I'm studying for finals and am doing enough math, but how much does it change if you lower the chances of hitting a free throw to 40% or 35%? Pressure is real, 9 seconds is not that much time, and you're starting in a set offense where the defense can be set. Much harder than transition, especially with nerves playing a factor. What's stopping OKC from fouling with 8 seconds? And Dallas with 7 seconds? Etc. Where does it not make sense? I think you have to lower the chances of making a shot from 50% as time decreases to paint a more accurate picture.
Even still, your bro might have a point.

John Thacker said...

You have .0625*1 + .375*(.75) + .5625*(.5) = .625. Except, of course, that if Dallas is right to foul up 1 with 8 seconds left, then OKC should do so up 1 with 7 seconds left. So

P(DW) = .0625*1 + .375*(.75) + .5625*(1-P(DW))
1.5625*P(DW) = .90625
P(DW) = .58

However, this also ignores that OKC should foul on their end.

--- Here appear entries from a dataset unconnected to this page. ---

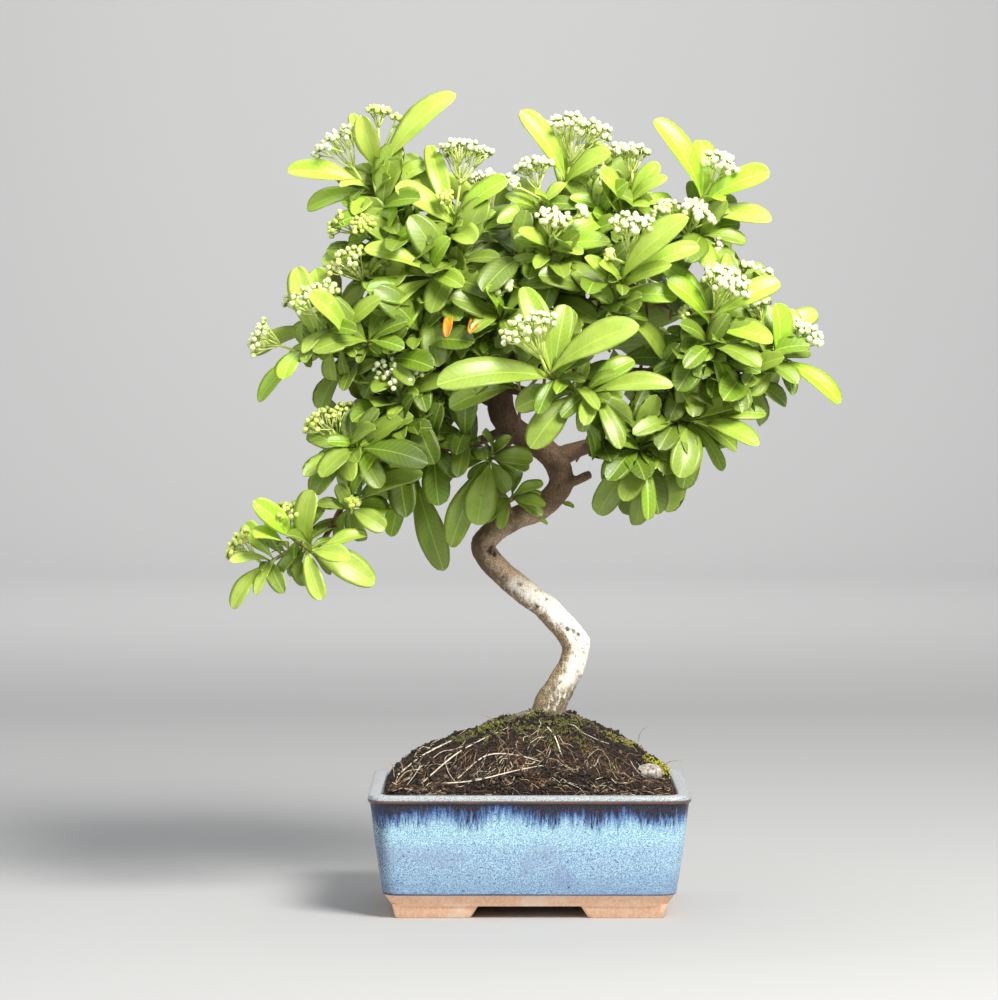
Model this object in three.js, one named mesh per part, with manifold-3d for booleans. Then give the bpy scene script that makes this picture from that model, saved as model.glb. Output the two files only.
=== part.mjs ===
// A firethorn bonsai in bud, in a shallow rectangular glazed pot.
// Millimetres, +Z up. The pot's front faces -Y, and the origin lies on the ground under the pot's middle.
import * as THREE from 'three';
import Module from 'manifold-3d';

const wasm = await Module();
wasm.setup();

// Clearance between two pieces that touch
const GAP = 0.3;
// Edges shorter than this, which joins leave, are closed up
const SLIVER = 0.05;
// How far a cutting body goes past what it cuts
const CUT_PAST = 2;
// The direction that a limb's or rod's first corner faces
const FIRST_CORNER = [0.31, 0.95, 0.05];

// Pot
const POT_HEIGHT = 70;
const RIM_HALF_X = 90;
const RIM_HALF_Y = 67.5;
const RIM_THICKNESS = 4.5;
const RIM_TOP_WIDTH = 8.5;
const GLAZE_BOTTOM = 13.5;
const GLAZE_HALF_X = 81.8;
const GLAZE_HALF_Y = 59.2;
const BAND_STEP = 0.6;
const BAND_BOTTOM = 7;
const BAND_HALF_X = 77;
const BAND_HALF_Y = 54.5;
const FLOOR_TOP = 15;
const CAVITY_HALF_X = 73.5;
const CAVITY_HALF_Y = 51;
const FOOT_OUTER_X = 75;
const FOOT_INNER_X = 32.5;
const FOOT_OUTER_Y = 52;
const FOOT_INNER_Y = 27;
const FOOT_SLOPE = 3.5;
const DRAIN_X = 38;
const DRAIN_RADIUS = 8;
const DRAIN_SIDES = 12;
const BAND_CORNER = 9;
const BAND_TOP_CORNER = 10;
const GLAZE_CORNER = 10.5;
const UNDER_RIM_CORNER = 12.5;
const RIM_CORNER = 13.5;
const RIM_TOP_CORNER = 12;
const RIM_INNER_TOP_CORNER = 8.5;
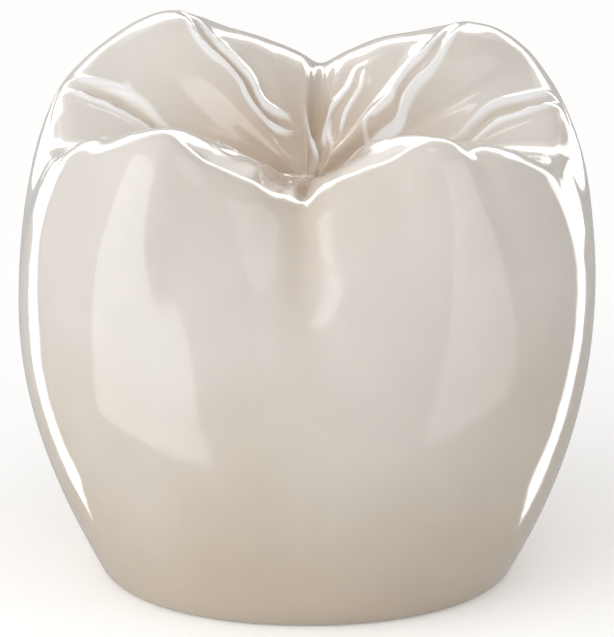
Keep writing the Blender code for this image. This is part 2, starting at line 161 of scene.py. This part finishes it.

Note that about 20% of free throws missed are rebounded in the NCAA. The NBA might be similar.

If you put in the 20% chance to rebound a missed FT (only opportunity on the second one):

Case 1: There's a 80% chance that Dallas rebounds. 20% of the time we'll have the same situation as before.

Case 2: 20% of the time OKC will offensive rebound and be the team with the 75% chance of winning.

P(DW) = .0625*(.8 + .2*P(DW)) + .375*(.8*.75 + .2*.25) + .5625*(1-P(DW))

P(DW) = .005 + .0125*P(DW) + .225 + .01875 + .5625 - .5625*P(DW)

1.55P(DW) = .81125
P(DW) = .5233

Closer, and ignoring that OKC may choose to foul on a tied game.

John Thacker said...

You really can't ignore that 20% of missed free throws are offensive rebounded.

Eric said...

I think it fails at the 50% assumption. Redo the math with shooting percentages in the last 10seconds, and player specific. The real LeBron might be a 50% shooter, but at crunch time he was below 10% at one time.

The rebound % doesn't ad value either as often the shooting team doesn't even line the key, choosing to keep players in the back court ready for defense on end of the game free throws.